The adhesive at the ice–substrate interface is relatively weak in shear strength compared to the interfacial force within the composite blade. The transverse shear stress induced by the ultrasonic wave propagating on the layered structure is excited by the piezoelectric transducer, so that the interface stress between the icing and the substrate exceeds the adhesion strength between them. Different combinations of ultrasonic waveguide wave modes and frequencies can be selected to produce maximum interfacial shear stress [43]. And ultrasonic de-icing tests on turbine blade segments were carried out [17], according to the following:

$$\zeta =F/S$$

(18)

The relationship between icing and frequency was calculated, where ζ is the shear stress of the icing, F is the shear force of the icing on the blade surface, and S is the icing area covering the blade surface.

A finite element model was established [122] to predict the optimal deicing frequency. The stress distribution at the interface between the icing and the composite substrate was obtained. The optimal frequency was 36 kHz, which is consistent with the experimental results. In [44], ultrasonic de-icing experiments and numerical simulation studies were carried out on wind turbine blades. An aluminum alloy plate with a 2 mm thick icing layer (about 200 mm × 140 mm × 2 mm in size) can be quickly broken in less than one minute using two smaller sandwich probes, as shown in Figure 41 [44].

The harmonic analysis of the composite plates icing layer structure was studied by using the finite element method. At −15 °C, an ultrasonic device was used to de-ice the blades [121]. The results showed that the method can remove icing.

4.2.4. Electric Pulse Deicing

It was proposed that a capacitor bank can be used to discharge to the coil, a strong magnetic field is generated by the coil, and a mechanical force with high amplitude and short duration is generated on the conductive plate (i.e., the target object) placed near the coil. This results in micro-deformation on the surface of the target object, causing the icing to break and fall off [123,124,125]. Early studies were carried out on aircraft airfoil icing [126,127,128], which was later introduced to wind turbine blades for de-icing. The pulse coil discharge circuit is shown in Figure 42 [125].

Chongqing University developed a prototype electric pulse de-icing device for turbine blades. The icing breaking process and de-icing effect are shown in Figure 43 [129].

4.2.5. Other Anti/De-Icing Methods

A pneumatic pulse de-icing method was proposed [130], in which a certain pressure of gas was rapidly transported to the pre-laid aerated pipeline on the blade surface through an air compressor. This expanded and caused the icing to break. The sample structural is shown in Figure 44 [130]. Compared to conventional pneumatic de-icing sleeves, the pneumatic pulse de-icing structure can remove icing with less displacement and less time, but only when the icing is at 6 mm or 8 mm, and na inflation pressure of 1.5 MPa or 2.5 MPa caused a better performance.
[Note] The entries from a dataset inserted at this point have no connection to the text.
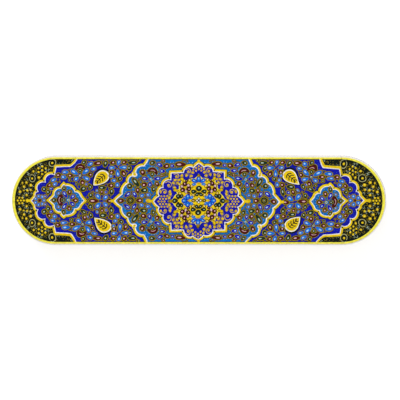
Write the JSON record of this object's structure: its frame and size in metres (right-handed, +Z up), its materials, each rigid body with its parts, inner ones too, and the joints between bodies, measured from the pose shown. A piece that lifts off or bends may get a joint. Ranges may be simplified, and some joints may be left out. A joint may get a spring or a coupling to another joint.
{
  "type": "qalamdan pen box",
  "caption": "Long pen box with half-round ends: a drawer with pen tray and hinged-lid brass inkwell slides out of a sleeve with an illuminated top.",
  "frame": {"origin": "middle of the underside, on the surface that the box stands on", "axes": "+X along the box towards the drawer's head, +Y across the box, +Z up"},
  "size_m": [0.24, 0.057, 0.042],
  "materials": {
    "wood": "oiled, satin",
    "bone": "polished",
    "illumination": "painted and varnished",
    "brass": "polished, handled"
  },
  "bodies": {
    "sleeve": {"sleeve_base_board": "wood", "sleeve_top_board": "wood", "sleeve_front_wall": "wood", "sleeve_back_wall": "wood", "sleeve_end_wall": "wood", "sleeve_top_panel": "illumination", "sleeve_front_facing": "bone", "sleeve_back_facing": "bone", "sleeve_end_facing": "bone"},
    "drawer": {"drawer_floor": "wood", "drawer_front_side": "wood", "drawer_back_side": "wood", "drawer_tail_wall": "wood", "drawer_bulkhead": "wood", "drawer_head_block": "wood", "head_facing": "bone", "head_top_panel": "illumination", "inkwell_bed": "wood", "inkwell_cup": "brass", "inkwell_collar": "brass", "inkwell_hinge_pin": "brass"},
    "ink_lid": {"inkwell_lid": "brass", "inkwell_finial": "brass"}
  },
  "joints": [
    {"name": "drawer_slide", "type": "slide", "parent": "sleeve", "child": "drawer", "axis": [1, 0, 0], "range_m": [0, 0.205]},
    {"name": "ink_lid_hinge", "type": "hinge", "parent": "drawer", "child": "ink_lid", "pos_m": [0.07495, 0, 0.01975], "axis": [0, 1, 0], "range_deg": [0, 100]}
  ]
}
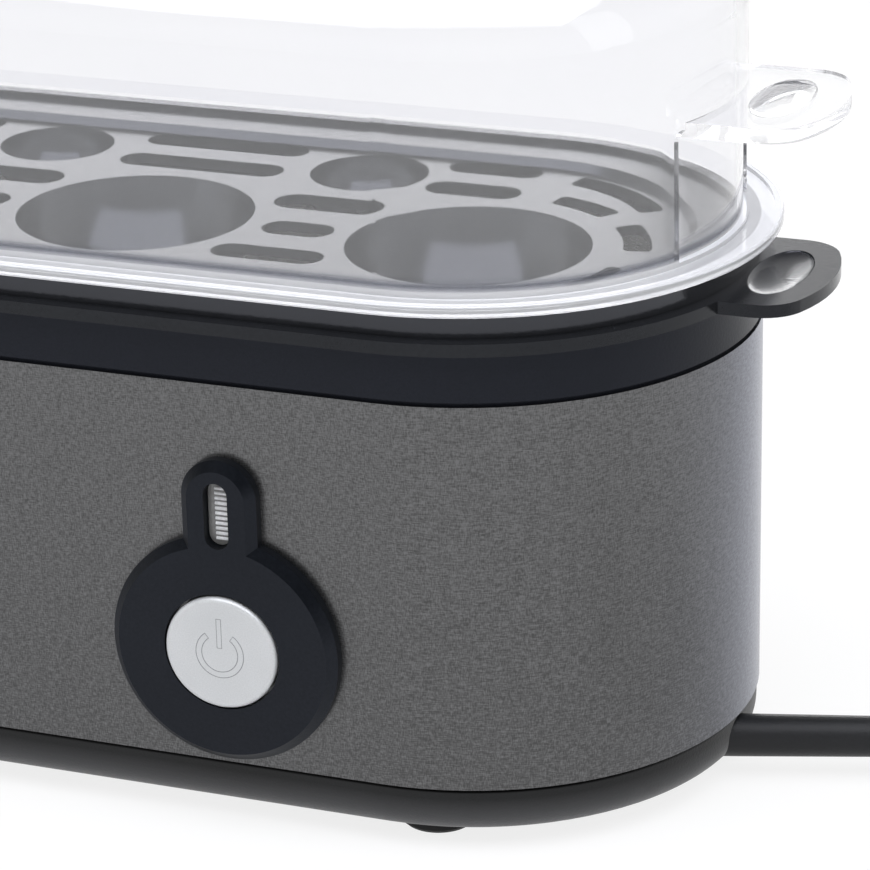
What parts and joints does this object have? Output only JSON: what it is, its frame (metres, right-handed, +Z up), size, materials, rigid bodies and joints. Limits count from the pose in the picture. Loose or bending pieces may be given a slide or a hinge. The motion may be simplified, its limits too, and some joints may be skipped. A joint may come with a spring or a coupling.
{
  "type": "egg cooker",
  "caption": "Long stadium-shaped electric egg cooker: brushed steel housing, black egg tray with handle tabs, clear domed lid, keyhole power control, mains lead.",
  "frame": {"origin": "middle of the housing in plan, on the surface the rubber feet stand on", "axes": "+X along the housing towards the end the mains lead leaves, -Y towards the front with the power button, +Z up"},
  "size_m": [0.4396, 0.1809, 0.155],
  "materials": {
    "lid": "clear moulded plastic, glossy",
    "egg_tray": "black moulded plastic, satin",
    "button_cap": "silver lacquered plastic, satin",
    "base": "black moulded plastic, fine grain",
    "steel_shell": "stainless steel, brushed along its length",
    "collar": "black moulded plastic, satin",
    "water_bowl": "pressed stainless steel",
    "bowl_seal": "moulded silicone",
    "control_plate": "black moulded plastic, semi gloss",
    "lamp_lens": "clear ribbed plastic",
    "cord_gland": "black moulded rubber",
    "cord": "black sheathed mains lead",
    "plug": "black moulded plug",
    "plug_pins": "nickel plated brass",
    "inner_plastic": "unpainted moulded plastic",
    "terminal_block": "white moulded plastic",
    "indicator_lamp": "glass bulb",
    "heater_sheath": "heat-dulled steel tube",
    "thermostat": "aluminium cap on a moulded base",
    "thermal_fuse": "plain metal can",
    "zinc_sheet": "zinc plated sheet",
    "foot": "black moulded rubber",
    "lead": "silicone insulated wire"
  },
  "bodies": {
    "housing": {"base": "base", "foot_front_right": "foot", "foot_front_left": "foot", "foot_back_right": "foot", "foot_back_left": "foot", "steel_shell": "steel_shell", "collar": "collar", "water_bowl": "water_bowl", "bowl_seal": "bowl_seal", "control_plate": "control_plate", "lamp_lens": "lamp_lens", "switch_bracket": "inner_plastic", "switch_body": "inner_plastic", "indicator_lamp": "indicator_lamp", "heating_element": "heater_sheath", "thermostat": "thermostat", "thermal_fuse": "thermal_fuse", "heat_shield": "zinc_sheet", "tie_strap_left": "zinc_sheet", "tie_strap_right": "zinc_sheet", "terminal_block": "terminal_block", "cord_clamp": "inner_plastic", "cord_inner": "cord", "cord_gland": "cord_gland", "lead_live": "lead", "lead_load": "lead", "lead_element": "lead", "lead_fuse": "lead", "lead_neutral": "lead", "lead_lamp_one": "lead", "lead_lamp_two": "lead", "power_cord": "cord", "cord_coil": "cord", "cord_tail": "cord", "plug": "plug", "plug_pins": "plug_pins"},
    "tray": {"egg_tray": "egg_tray"},
    "lid": {"lid": "lid"},
    "button": {"button_cap": "button_cap"}
  },
  "joints": [
    {"name": "tray_lift", "type": "slide", "parent": "housing", "child": "tray", "axis": [0, 0, 1], "range_m": [0, 0.06]},
    {"name": "lid_lift", "type": "slide", "parent": "tray", "child": "lid", "axis": [0, 0, 1], "range_m": [0, 0.08]},
    {"name": "button_press", "type": "slide", "parent": "housing", "child": "button", "axis": [0, 1, 0], "range_m": [0, 0.0025], "stiffness_N_per_m": 300, "springref_m": -0.003}
  ]
}
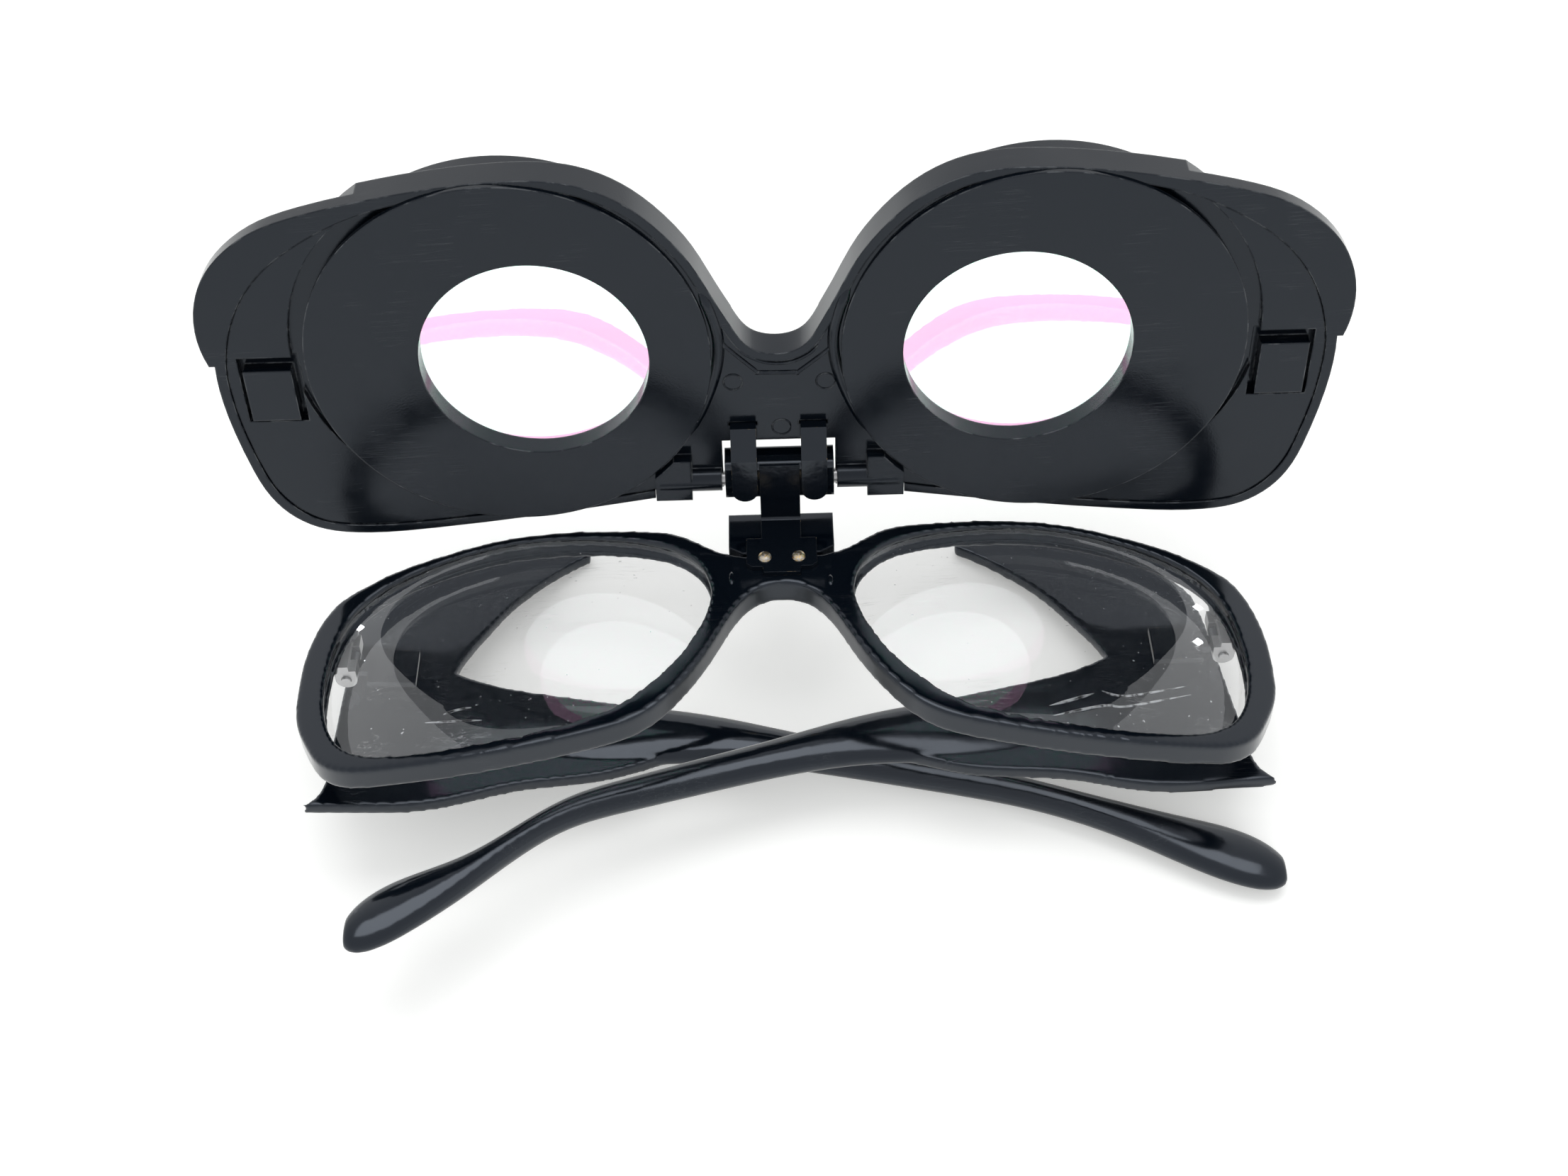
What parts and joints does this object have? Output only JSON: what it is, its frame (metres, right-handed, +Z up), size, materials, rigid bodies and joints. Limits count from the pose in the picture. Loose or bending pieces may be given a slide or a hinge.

The effect of ultrasonic deicing and electric pulse deicing is better, but they are mechanical deicing methods, and the vibration generated will cause damage to the turbine blades and even the entire fan. In addition, the literature also proposed a hybrid strategy combining heating and a superhydrophobic surface [131], as well as a variety of other methods of synergistic de-icing [132,133,134,135].

5. Conclusions

A large number of wind turbines are in operation across the world. China, United States, Canada, Europe and other part of the world have experienced serious power outage caused by wind turbine blade icing; subsequently, significant attention has been paid to it. In this paper, a large number of research on blade icing were collected, introduced and analyzed in detail from three aspects, which are the formation and influencing factors of blade icing, the influence of icing on wind power generation and anti/de-icing technologies.

(1) Formation and influencing factors of wind turbine icing. The research on wind turbines icing started late, and researchers mainly studied transmission lines and aircraft airfoil icing. In addition to environmental factors, which include temperature, wind speed, MVD, LWC and other meteorological factors, also the blade geometry, attack angle and other turbine blades parameters have been studied. Furthermore, for offshore wind power, salinity content has an influence on icing.

(2) Influence on wind power generation. The blades icing results in mechanical load increase and subsequently output power reduction and wind speed increase. For the icing that must be faced, researchers have analyzed the related economic benefits of de-icing, maintenance, shutdown, operation and made decisions.

(3) Wind turbine monitoring and anti/de-icing technology. Researchers have used infrared imaging, hyperspectral, optical sensors, capacitance sensors, vibration detection, image recognition, rotor rotation speed and other methods to monitor blade icing. In terms of anti/de-icing, there are mainly anti-icing coating, ultrasonic de-icing, thermal de-icing, electric pulse de-icing and other methods. The anti-icing coating mainly increases the CA between the surface and the water droplets, reduces the SA and prevents icing, and de-icing by the heating coating. Thermodynamic de-icing is heating in various ways, causing the icing to melt and fall off. Ultrasonic de-icing is mainly through vibration to make the stress between the blade and the icing exceed the adhesion force. The electric pulse de-icing is caused by a strong magnetic field generated by the coil, and the conductive plate placed near the coil is slightly deformed, which makes the icing break and collapse. In addition to the above methods, there are pneumatic deicing, multi-mode synergistic deicing and other methods.

Nowadays, a lot of results have been achieved in the de-icing of wind turbine blades, but in the research of blade icing, there is still a need to solve some problems:

(1) Risk assessment and disaster warning need further research on blade icing, and strengthen countermeasures in advance;

(2) It is necessary to reduce the energy consumption of the de-icing method or device and improve the efficiency of deicing;

(3) The weather resistance of de-icing devices or anti-icing coatings is needed to extend their life in extreme climatic environments;

(4) We need to study ultrasonic, electric pulse, pneumatic pulse de-icing methods, but we also need to study the impact of vibration on the mechanical properties of wind turbine blades.